Co-Authors: Teddy Salan1, Suresh Pallikkuth1, Denise Vidot1, Eva Widerstrom-Noga1, Robert Cook2
1University of Miami 2University of Florida

Despite the success of antiretroviral therapy (ART) in suppressing HIV and achieving virological control, chronic-inflammation and immune-activation persist in people living with HIV (PLWH). This plays a major role in causing HIV disease progression and developing non-AIDS comorbidities such as neuropathic pain, anxiety, depression, and cognitive dysfunction. Varying proportions of PLWH use medicinal or recreational marijuana (MJ) to alleviate these symptoms. The effects of MJ and its different routes of administration on the immune system, and brain structure and metabolism have not been investigated fully in PLWH. This cross-sectional study aims to characterize the effects of marijuana (MJ) and its routes of administration on the 1) metabolism, morphology, and neural circuits of the whole-brain, 2) systemic inflammation, and immune-cell phenotypes associated with activation, exhaustion and homing, and 3) pain and behavioral measures in HIV+/HIV- chronic MJ users (MJ+), compared to MJ-non-users (MJ-). A total of 128 subjects will be enrolled into four groups: MJ+HIV+ (n=48), MJ+HIV- (n=48), MJ-HIV+ (n=16) and MJ-HIV- (n=16). MJ users will be equally divided into those who smoke blunts, joints, or vape pens.
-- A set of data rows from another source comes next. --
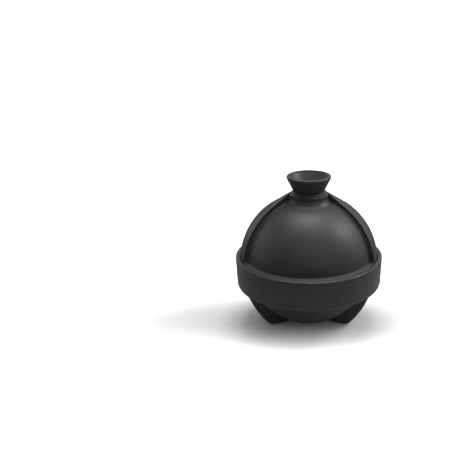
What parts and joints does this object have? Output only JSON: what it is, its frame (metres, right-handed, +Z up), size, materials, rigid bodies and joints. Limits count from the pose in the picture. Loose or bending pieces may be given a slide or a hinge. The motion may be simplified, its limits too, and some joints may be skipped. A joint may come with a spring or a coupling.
{
  "type": "ice ball mold",
  "caption": "Silicone mold for a large ball of ice: a bowl on legs with a wide collar, and a ribbed dome with a pouring funnel that plugs into the collar.",
  "frame": {"origin": "on the table, under the middle of the bowl", "axes": "+Z up along the mold's axis, the ribs and the legs along X, the recessed panels facing -Y and +Y"},
  "size_m": [0.0816, 0.0816, 0.0862],
  "materials": {
    "silicone": "smooth satin charcoal silicone"
  },
  "bodies": {
    "lower": {"lower_half": "silicone"},
    "upper": {"upper_half": "silicone"}
  },
  "joints": [
    {"name": "upper_half_lift", "type": "slide", "parent": "lower", "child": "upper", "axis": [0, 0, 1], "range_m": [0, 0.05]}
  ]
}
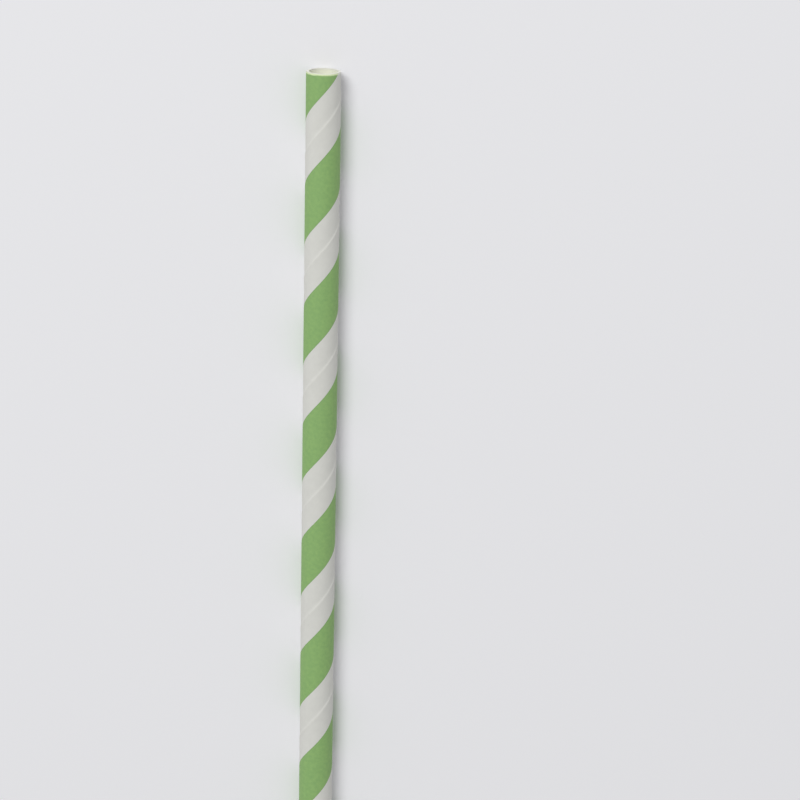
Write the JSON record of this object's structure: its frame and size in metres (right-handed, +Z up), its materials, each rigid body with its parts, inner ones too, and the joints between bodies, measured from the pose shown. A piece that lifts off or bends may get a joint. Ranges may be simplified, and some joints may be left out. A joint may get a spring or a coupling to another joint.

A comprehensive MRI protocol will acquire diffusion kurtosis imaging (DKI) for evaluating brain white-matter neuronal integrity and gray-matter microstructural changes, whole-brain MR spectroscopic imaging (MRSI) for mapping metabolite concentrations as a measure of neuroinflammation and neuronal viability, and neuromelanin MRI, a proxy for dopamine, to investigate the effects of chronic MJ use on dopamine levels in the brain. Blood-based measures will evaluate multiple plasma markers of immune activation, gut barrier disruption, and systemic inflammation. Taken together, these measures will allow us to establish relationships between peripheral immune activation and inflammation, CNS inflammation, and pain. Preliminary findings from our prior studies on HIV showed higher systemic inflammation and immune activation and brain metabolic and structural alterations in PLWH. For the present study, we hypothesize that MJ use will modulate the extent of these alterations, and that THC and CBD metabolites in blood will associate with brain-imaging and blood-based markers, and pain and behavioral measures in HIV+/HIV- MJ+ groups.